I am an expert in

Resilience (The ability to bend under pressure, rather than break.)

and adaptability to change (Nothing stays the same so you must learn to live with uncertainty and lack of control.)

For much of my life, I had a plan B.

If life ever really got too much, I thought I could just bail out and kill myself.

This may sound morbid or defeatist but actually, there was a perverse kind of comfort in it.

When I experienced firsthand the utter devastation of bereavement by suicide, my plan B was swept off the table, along with much of my existence.

John, my husband, best friend, father of my children, and partner in crime for over three decades died by suicide.

His is a complex story which I tell to the best of my ability in the memoir

“What Happened To John?” www.amazon.co.uk/dp/B09XR6H963

So age 57 life as I knew it changed totally, suddenly, without warning or time to prepare. The man I loved and relied on since I was 24 years old was gone. I was a widow, with no idea how to cope without him.

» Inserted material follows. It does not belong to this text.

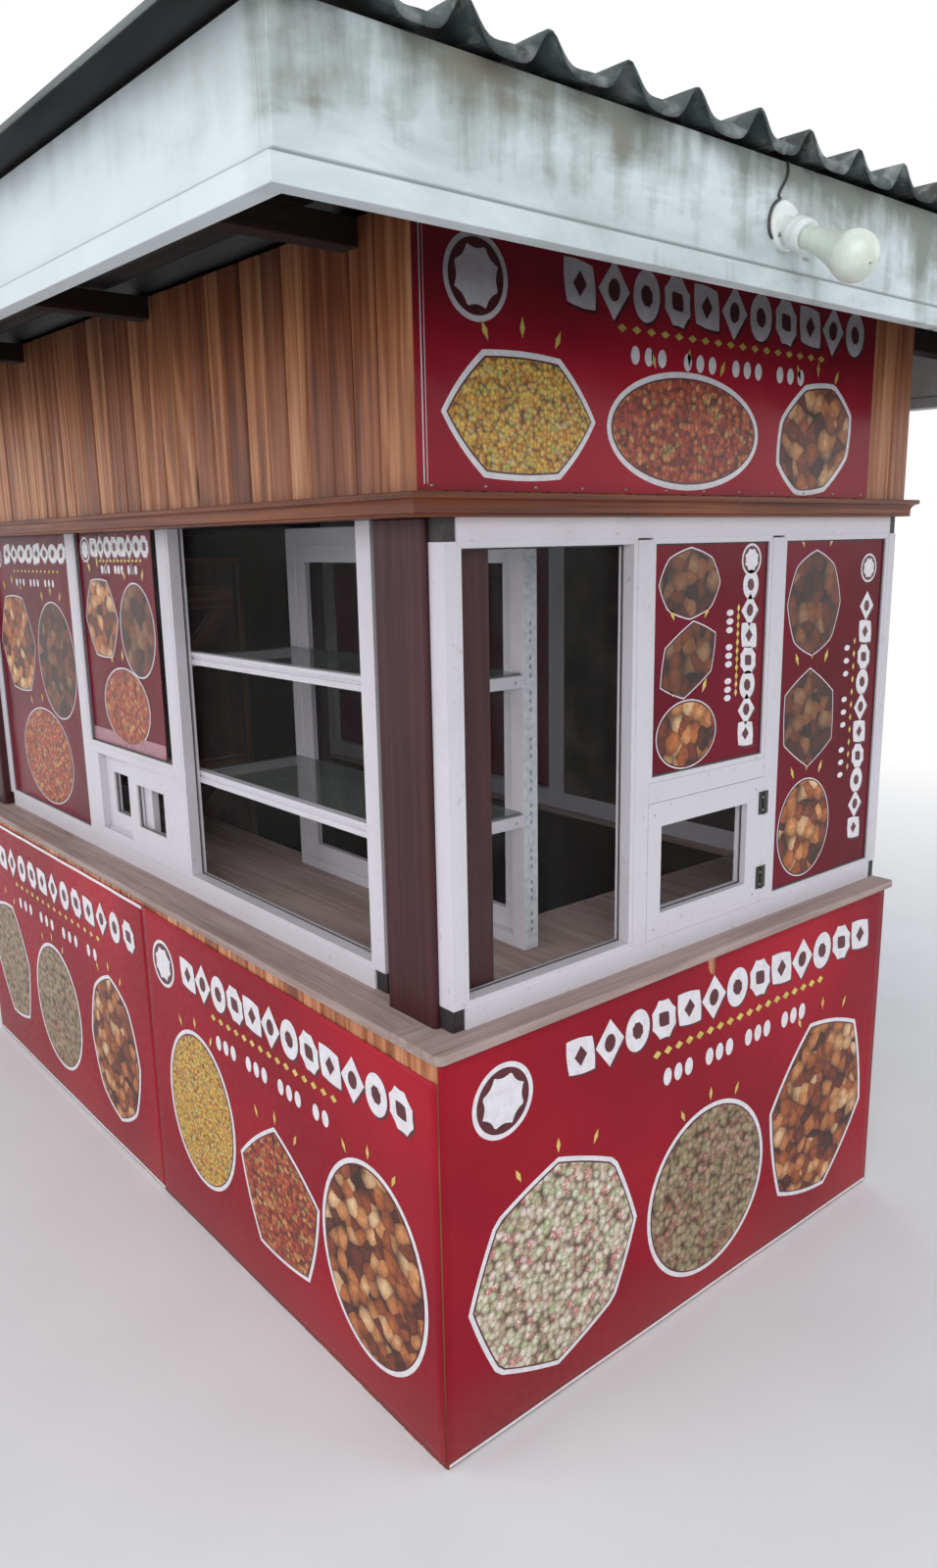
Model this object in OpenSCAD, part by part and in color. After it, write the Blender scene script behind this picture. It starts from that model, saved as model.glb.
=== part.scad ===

Although it was sheer hell - when life does not pan out as expected what option is there but to be resilient and adapt?

What alternative is there but to play the hand you’ve been dealt, rather than obsessing over the cards you hoped to get?

When there is no plan B - you become resilient and adaptable to change - because there is no alternative.

I am not brave, or strong. I’m just out of other options.